Task prompt
Are you able to quote each entry exactly as written?

Data items:
%%

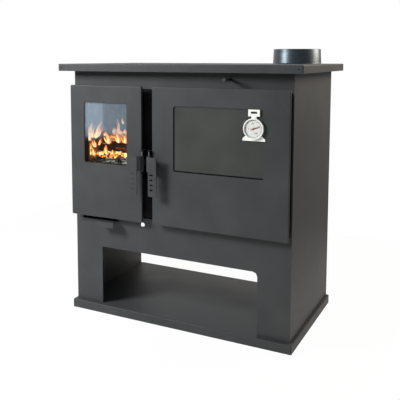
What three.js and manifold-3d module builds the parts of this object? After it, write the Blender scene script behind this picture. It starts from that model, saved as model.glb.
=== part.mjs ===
// Wood cookstove: a casing of folded sheet with a firebox on the left, an oven on the right and a
// wood store below. Millimetres, +Z up, the stove's front faces -Y, and the origin is the middle
// of the base's underside. Depths named "d" are measured back from the casing's front face, and
// "u" is measured sideways from the middle of the gap between the doors, towards one of them.

import * as THREE from 'three';
import { mergeVertices } from 'three/addons/utils/BufferGeometryUtils.js';
import Module from 'manifold-3d';

const wasm = await Module();
wasm.setup();

// ---- clearances ----
const FIT = 0.3;                                   // between pieces that move on each other
const SHEET = 3;                                   // casing sheet
const PLATE = 4;                                   // inner plate
const THROUGH = 1;                                 // how far a cut passes the face it leaves by

// ---- casing ----
const BODY = { w: 770, d: 430 };                   // outside
const BASE = { side: 9, front: 17, back: 5, h: 28 };             // tray, past the casing
const TOP = { side: 37, front: 43, back: 18, h: 24, z: 850 };    // folded top, past the casing
const STORE = { post: 105, z: 227, r: 14 };        // wood store mouth: post beside it, top, corner
const HAT = { foot: 60, shoulder: 42, crown: 36, end: 8 };       // stiffener's half widths
const FLANGE = 15;                                 // side panel's rear flange
const BODY_X = BODY.w / 2;
const FRONT_Y = -(BODY.d + BASE.front + BASE.back) / 2 + BASE.front;
const SHEET_Z = TOP.z - SHEET;                     // underside of the top sheet

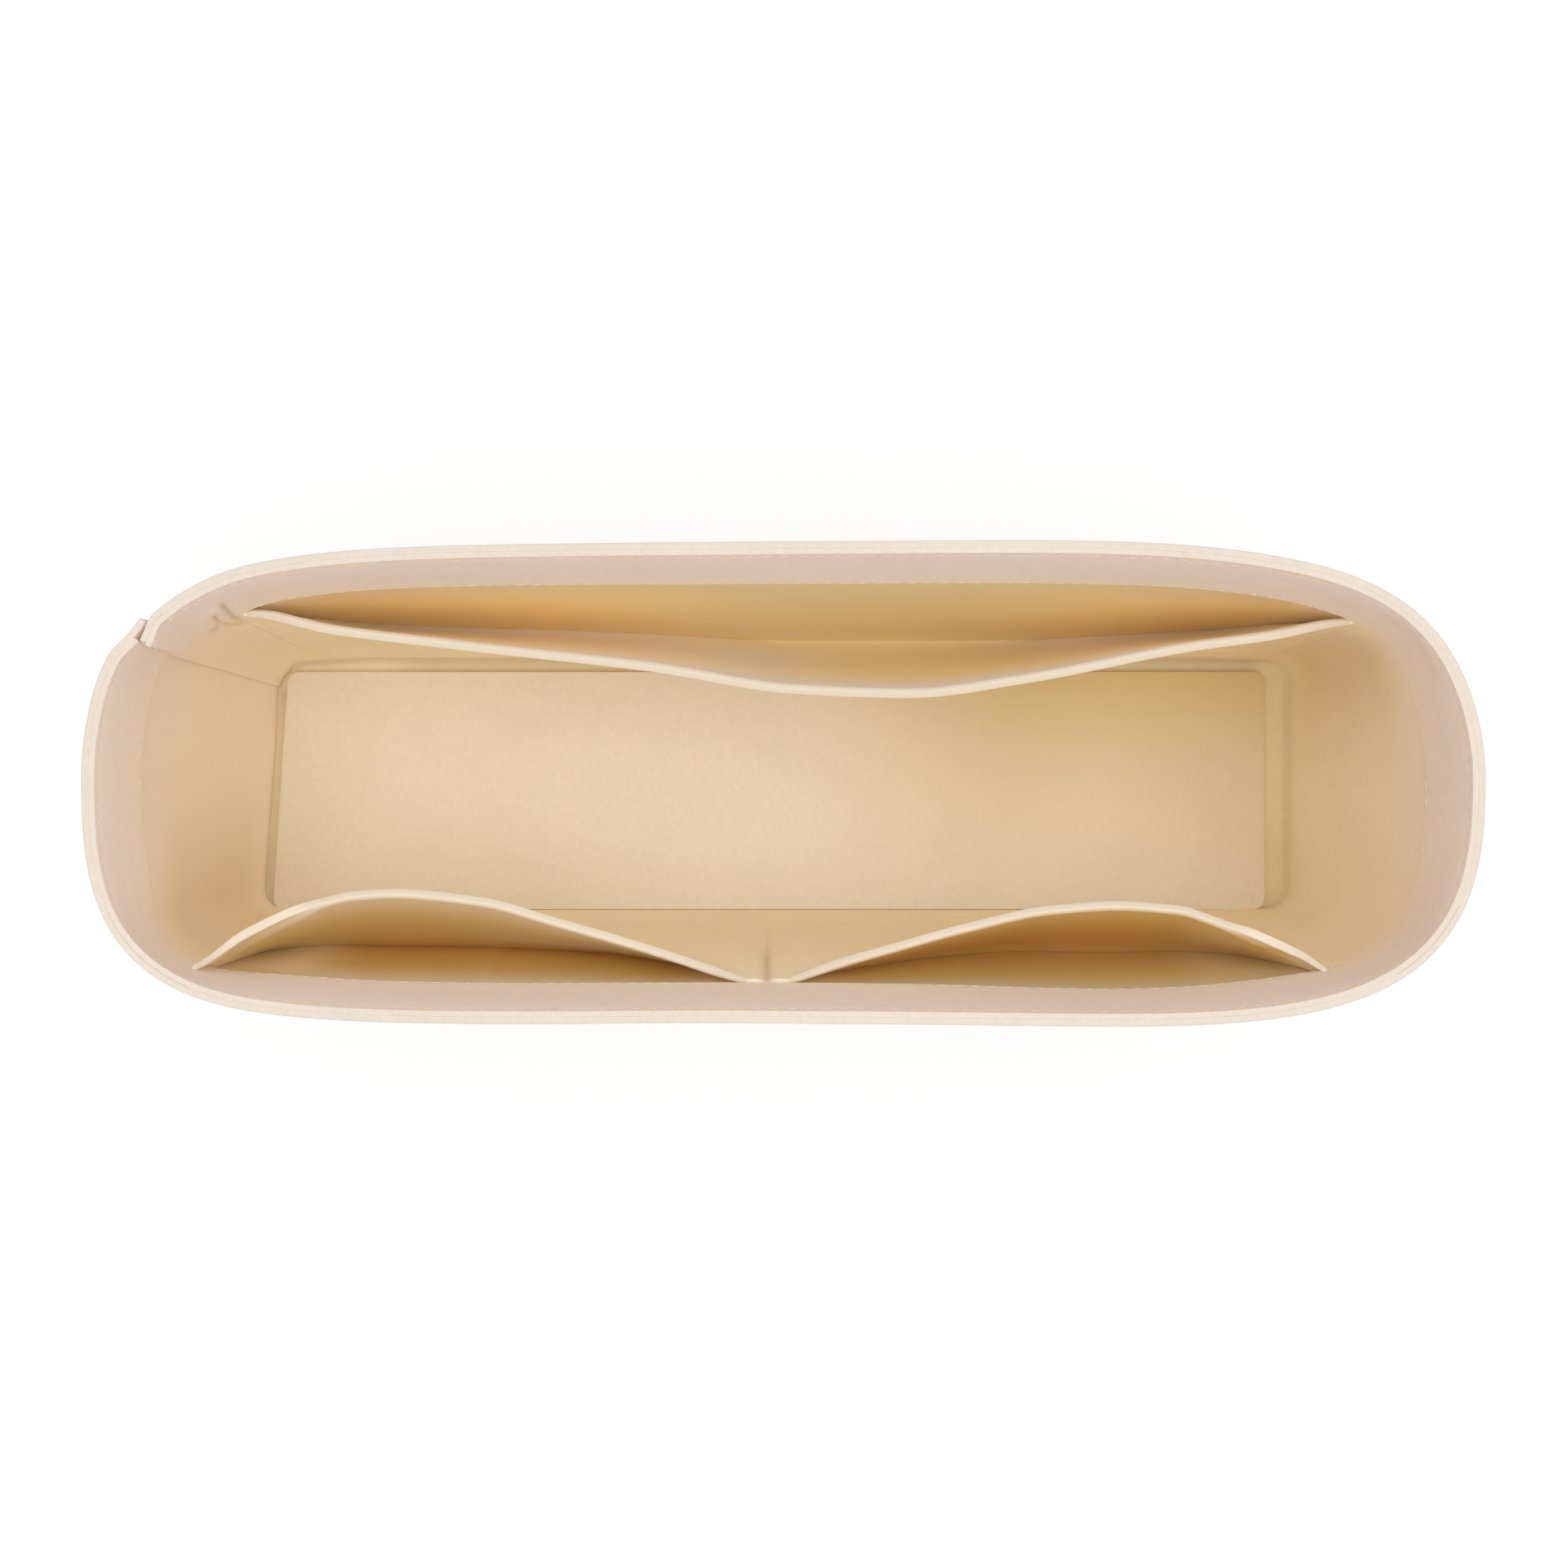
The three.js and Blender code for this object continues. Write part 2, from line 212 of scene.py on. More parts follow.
# How steeply the board's shade comes up towards the rear, and how much is taken off it
BOARD_SHADE_SLOPE = 1.15
BOARD_SHADE_DROP = 0.13

# How far below the rim the strip's inner end has got thin
THIN_DEPTH = 20 * MM

# Where levels lie about a row of stitches and how near it no others come, as shares of its reach
ROW_LEVEL_SHARES = (-1.6, -0.8, 0, 0.8, 1.6)
ROW_ROOM_SHARE = 0.7

# Making felts: the angle past which an edge is sharp, how near its top an edge lies flush, the
# share of its thickness under which a felt is too thin to be rounded, and where points are joined
SHARP_ANGLE = math.radians(50)
FLUSH_ROOM = 0.2 * MM
THIN_SHARE = 0.5
JOINED = 0.01 * MM

# Stitches: points along a row, how far off a direction is measured, the room at a row's ends and
# how deep a stitch's ends dip, as a share of the thread
PATH_STEP = 0.8 * MM
NUDGE = 0.5 * MM
ROW_END_ROOM = 1.5 * MM
STITCH_DIP_SHARE = 0.8

# The floor of the stage lies a little under the object
STAGE_DROP = 0.05 * MM

# A little over white, so that the floor's glow stays white under the object's soft shadow
GLOW_STRENGTH = 1.06


def length(name, description, millimetres):
    return FloatProperty(
        name=name, description=description, default=millimetres * MM, unit="LENGTH", precision=5
    )


def share(name, description, default):
    return FloatProperty(name=name, description=description, default=default, min=0, max=1, subtype="FACTOR")


def colour(name, description, default):
    return FloatVectorProperty(
        name=name, description=description, default=default, min=0, max=1, size=3, subtype="COLOR"
    )


def number(name, description, default):
    return FloatProperty(name=name, description=description, default=default)


def group(name, kind):
    return PointerProperty(name=name, description=kind.__doc__, type=kind)


class TubSizes(bpy.types.PropertyGroup):
    """The tub's outlines"""

    rim_length: length("Rim length", "Outside length over the rim", PACKED_SIZE.x / MM)
    rim_width: length("Rim width", "Outside width over the rim", PACKED_SIZE.y / MM)
    height: length("Height", "From the surface it stands on to the rim", PACKED_SIZE.z / MM)
    foot_length: length("Foot length", "Outside length at the foot", 246)
    foot_width: length("Foot width", "Outside width at the foot", 62.4)
    foot_corner: length("Foot corner", "Radius of the foot's corners", 6.5)
    foot_shift: length("Foot shift", "How far the foot lies to the right of the rim's middle", -0.8)
    foot_skew: length("Foot skew", "How far the foot's left corners are pulled out of square", 2.4)
    end_power: number("End roundness", "Squareness of the rim at its ends; 2 is an ellipse", 6.2)
    rear_power: number("Rear roundness", "Squareness of the rim at the rear", 2.15)
    front_power: number("Front roundness", "Squareness of the rim at the front", 2.9)
    flare_power: number("Flare", "Above 1, the wall leans out more near the rim", 1.25)
    drift: share("Rim drift", "How much of the rim's drift from its even outline shows", 1)


class FeltSizes(bpy.types.PropertyGroup):
    """Thicknesses of the felt and the room between its layers"""

    wall: length("Wall felt", "Thickness of the wall strip", 1.3)
    facing: length("Facing felt", "Thickness of the facing", 1)
    pocket: length("Pocket felt", "Thickness of the pocket panels", 1.7)
    pale_reach: length("Pale reach", "How far down from a mouth's edge its pale fibres show", 1.2)
    floor: length("Floor felt", "Thickness of the sewn floor", 2)
    floor_rise: length("Floor rise", "How far the floor's edge turns up into its seam", 3.6)
    floor_rise_run: length("Floor rise run", "How far from its edge the floor turns up", 2.8)
    board: length("Board felt", "Thickness of the felts on the board", 1)
    gap: length("Layer gap", "Room between layers that are sewn together", 0.25)
    nap: length("Nap", "How deep a panel is pressed into the nap of the wall", 0.3)
    sewn_gap: length("Sewn gap", "Room between the wall and its facing", 0.02)
    edge: length("Edge rounding", "How far a cut edge is rounded", 0.3)
    rim_edge: length("Rim rounding", "How far the edges of the rim's two layers are rounded", 0.3)
    board_edge: length("Board edge rounding", "How far the board's edges are rounded", 0.45)
    tucked: length("Tucked", "How far the floor's edge is tucked into its seam", 0.35)
    step: length("Grid step", "How finely the felt is divided along the wall", 1.6)
    rise: length("Grid rise", "How finely the felt is divided upwards", 3.5)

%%

Written solution
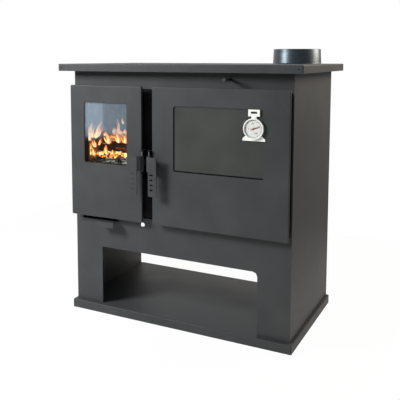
What three.js and manifold-3d module builds the parts of this object? After it, write the Blender scene script behind this picture. It starts from that model, saved as model.glb.
=== part.mjs ===
// Wood cookstove: a casing of folded sheet with a firebox on the left, an oven on the right and a
// wood store below. Millimetres, +Z up, the stove's front faces -Y, and the origin is the middle
// of the base's underside. Depths named "d" are measured back from the casing's front face, and
// "u" is measured sideways from the middle of the gap between the doors, towards one of them.

import * as THREE from 'three';
import { mergeVertices } from 'three/addons/utils/BufferGeometryUtils.js';
import Module from 'manifold-3d';

const wasm = await Module();
wasm.setup();

// ---- clearances ----
const FIT = 0.3;                                   // between pieces that move on each other
const SHEET = 3;                                   // casing sheet
const PLATE = 4;                                   // inner plate
const THROUGH = 1;                                 // how far a cut passes the face it leaves by

// ---- casing ----
const BODY = { w: 770, d: 430 };                   // outside
const BASE = { side: 9, front: 17, back: 5, h: 28 };             // tray, past the casing
const TOP = { side: 37, front: 43, back: 18, h: 24, z: 850 };    // folded top, past the casing
const STORE = { post: 105, z: 227, r: 14 };        // wood store mouth: post beside it, top, corner
const HAT = { foot: 60, shoulder: 42, crown: 36, end: 8 };       // stiffener's half widths
const FLANGE = 15;                                 // side panel's rear flange
const BODY_X = BODY.w / 2;
const FRONT_Y = -(BODY.d + BASE.front + BASE.back) / 2 + BASE.front;
const SHEET_Z = TOP.z - SHEET;                     // underside of the top sheet

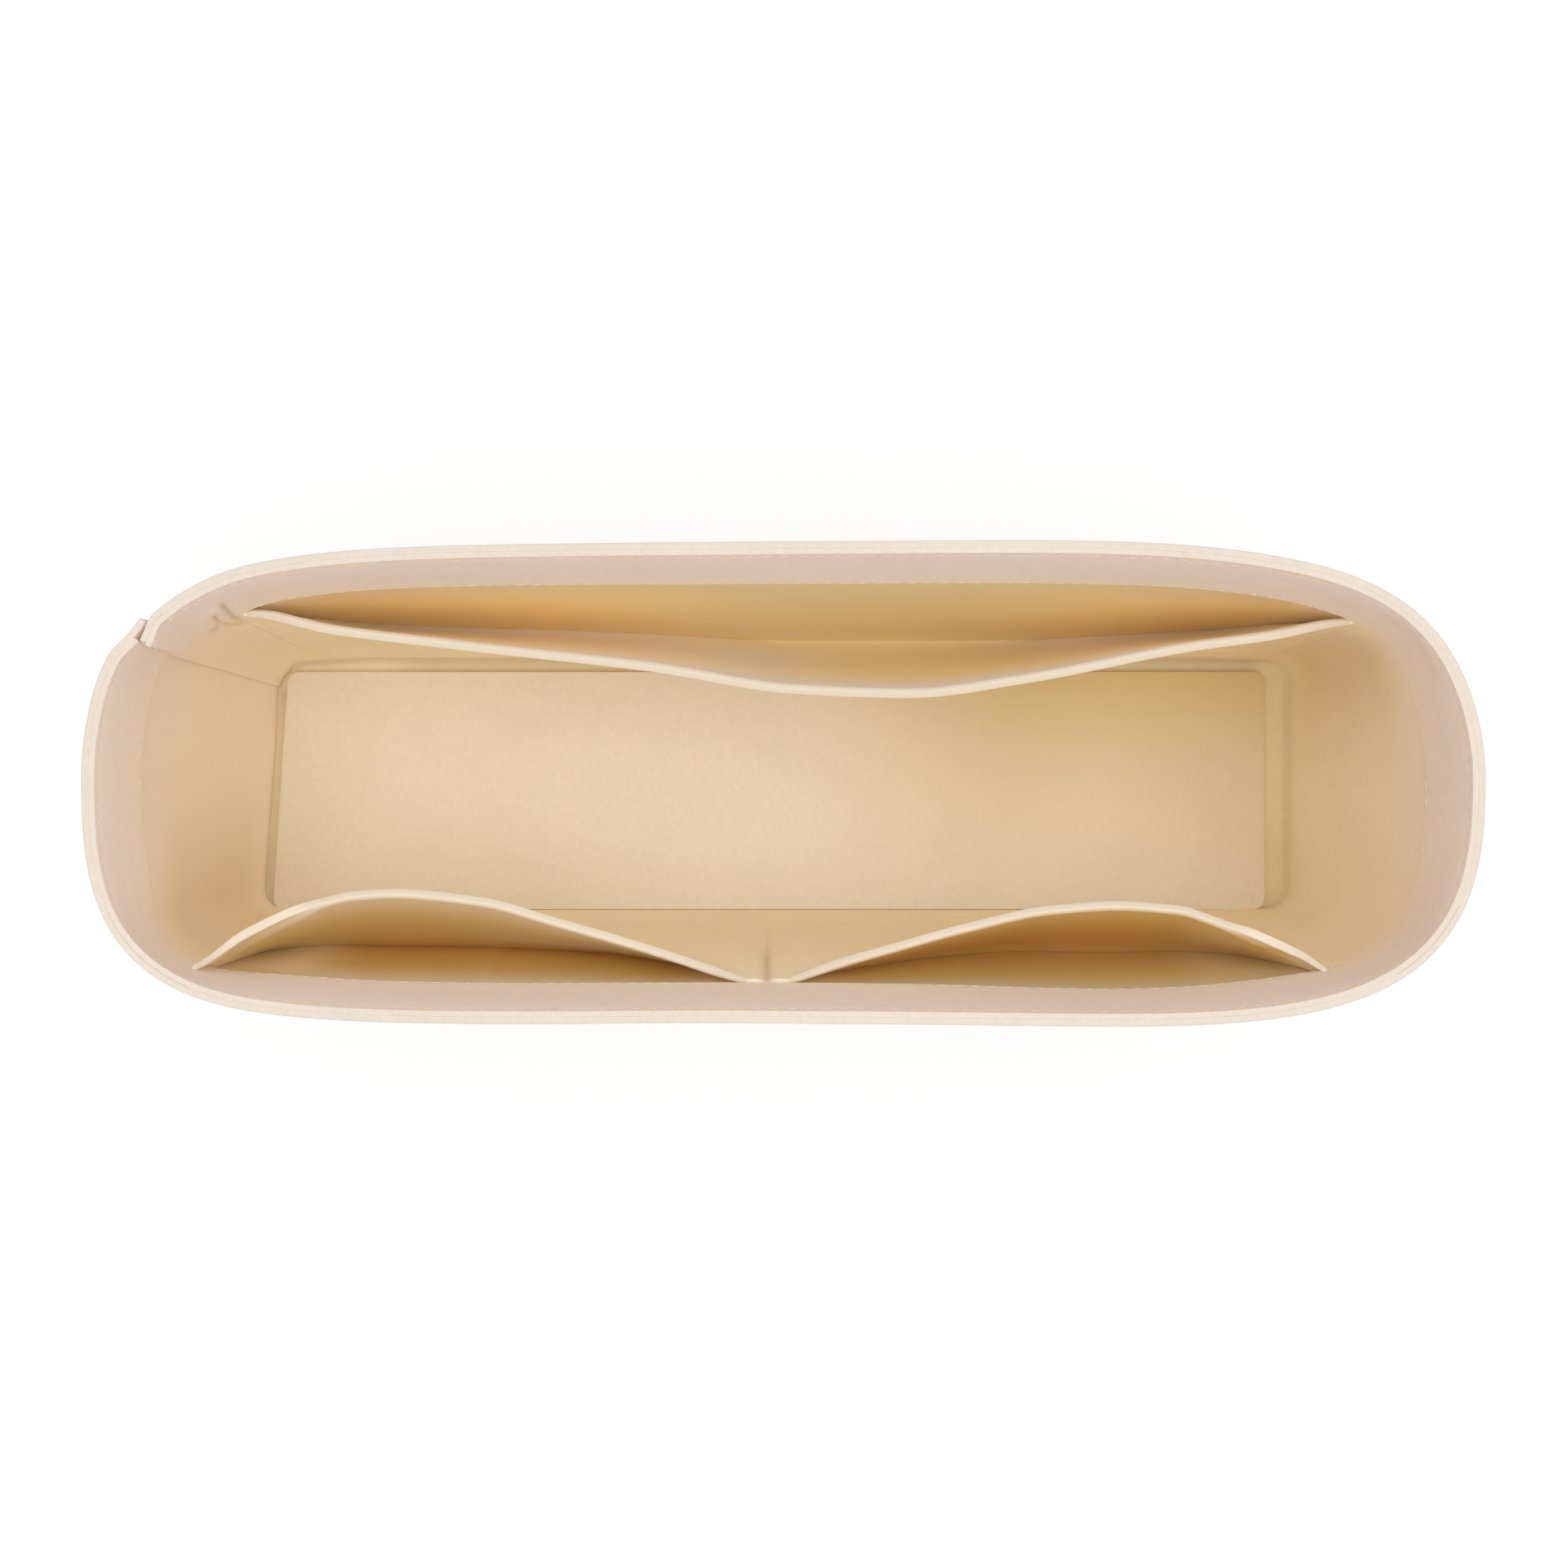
The three.js and Blender code for this object continues. Write part 2, from line 212 of scene.py on. More parts follow.
# How steeply the board's shade comes up towards the rear, and how much is taken off it
BOARD_SHADE_SLOPE = 1.15
BOARD_SHADE_DROP = 0.13

# How far below the rim the strip's inner end has got thin
THIN_DEPTH = 20 * MM

# Where levels lie about a row of stitches and how near it no others come, as shares of its reach
ROW_LEVEL_SHARES = (-1.6, -0.8, 0, 0.8, 1.6)
ROW_ROOM_SHARE = 0.7

# Making felts: the angle past which an edge is sharp, how near its top an edge lies flush, the
# share of its thickness under which a felt is too thin to be rounded, and where points are joined
SHARP_ANGLE = math.radians(50)
FLUSH_ROOM = 0.2 * MM
THIN_SHARE = 0.5
JOINED = 0.01 * MM

# Stitches: points along a row, how far off a direction is measured, the room at a row's ends and
# how deep a stitch's ends dip, as a share of the thread
PATH_STEP = 0.8 * MM
NUDGE = 0.5 * MM
ROW_END_ROOM = 1.5 * MM
STITCH_DIP_SHARE = 0.8

# The floor of the stage lies a little under the object
STAGE_DROP = 0.05 * MM

# A little over white, so that the floor's glow stays white under the object's soft shadow
GLOW_STRENGTH = 1.06


def length(name, description, millimetres):
    return FloatProperty(
        name=name, description=description, default=millimetres * MM, unit="LENGTH", precision=5
    )


def share(name, description, default):
    return FloatProperty(name=name, description=description, default=default, min=0, max=1, subtype="FACTOR")


def colour(name, description, default):
    return FloatVectorProperty(
        name=name, description=description, default=default, min=0, max=1, size=3, subtype="COLOR"
    )


def number(name, description, default):
    return FloatProperty(name=name, description=description, default=default)


def group(name, kind):
    return PointerProperty(name=name, description=kind.__doc__, type=kind)


class TubSizes(bpy.types.PropertyGroup):
    """The tub's outlines"""

    rim_length: length("Rim length", "Outside length over the rim", PACKED_SIZE.x / MM)
    rim_width: length("Rim width", "Outside width over the rim", PACKED_SIZE.y / MM)
    height: length("Height", "From the surface it stands on to the rim", PACKED_SIZE.z / MM)
    foot_length: length("Foot length", "Outside length at the foot", 246)
    foot_width: length("Foot width", "Outside width at the foot", 62.4)
    foot_corner: length("Foot corner", "Radius of the foot's corners", 6.5)
    foot_shift: length("Foot shift", "How far the foot lies to the right of the rim's middle", -0.8)
    foot_skew: length("Foot skew", "How far the foot's left corners are pulled out of square", 2.4)
    end_power: number("End roundness", "Squareness of the rim at its ends; 2 is an ellipse", 6.2)
    rear_power: number("Rear roundness", "Squareness of the rim at the rear", 2.15)
    front_power: number("Front roundness", "Squareness of the rim at the front", 2.9)
    flare_power: number("Flare", "Above 1, the wall leans out more near the rim", 1.25)
    drift: share("Rim drift", "How much of the rim's drift from its even outline shows", 1)


class FeltSizes(bpy.types.PropertyGroup):
    """Thicknesses of the felt and the room between its layers"""

    wall: length("Wall felt", "Thickness of the wall strip", 1.3)
    facing: length("Facing felt", "Thickness of the facing", 1)
    pocket: length("Pocket felt", "Thickness of the pocket panels", 1.7)
    pale_reach: length("Pale reach", "How far down from a mouth's edge its pale fibres show", 1.2)
    floor: length("Floor felt", "Thickness of the sewn floor", 2)
    floor_rise: length("Floor rise", "How far the floor's edge turns up into its seam", 3.6)
    floor_rise_run: length("Floor rise run", "How far from its edge the floor turns up", 2.8)
    board: length("Board felt", "Thickness of the felts on the board", 1)
    gap: length("Layer gap", "Room between layers that are sewn together", 0.25)
    nap: length("Nap", "How deep a panel is pressed into the nap of the wall", 0.3)
    sewn_gap: length("Sewn gap", "Room between the wall and its facing", 0.02)
    edge: length("Edge rounding", "How far a cut edge is rounded", 0.3)
    rim_edge: length("Rim rounding", "How far the edges of the rim's two layers are rounded", 0.3)
    board_edge: length("Board edge rounding", "How far the board's edges are rounded", 0.45)
    tucked: length("Tucked", "How far the floor's edge is tucked into its seam", 0.35)
    step: length("Grid step", "How finely the felt is divided along the wall", 1.6)
    rise: length("Grid rise", "How finely the felt is divided upwards", 3.5)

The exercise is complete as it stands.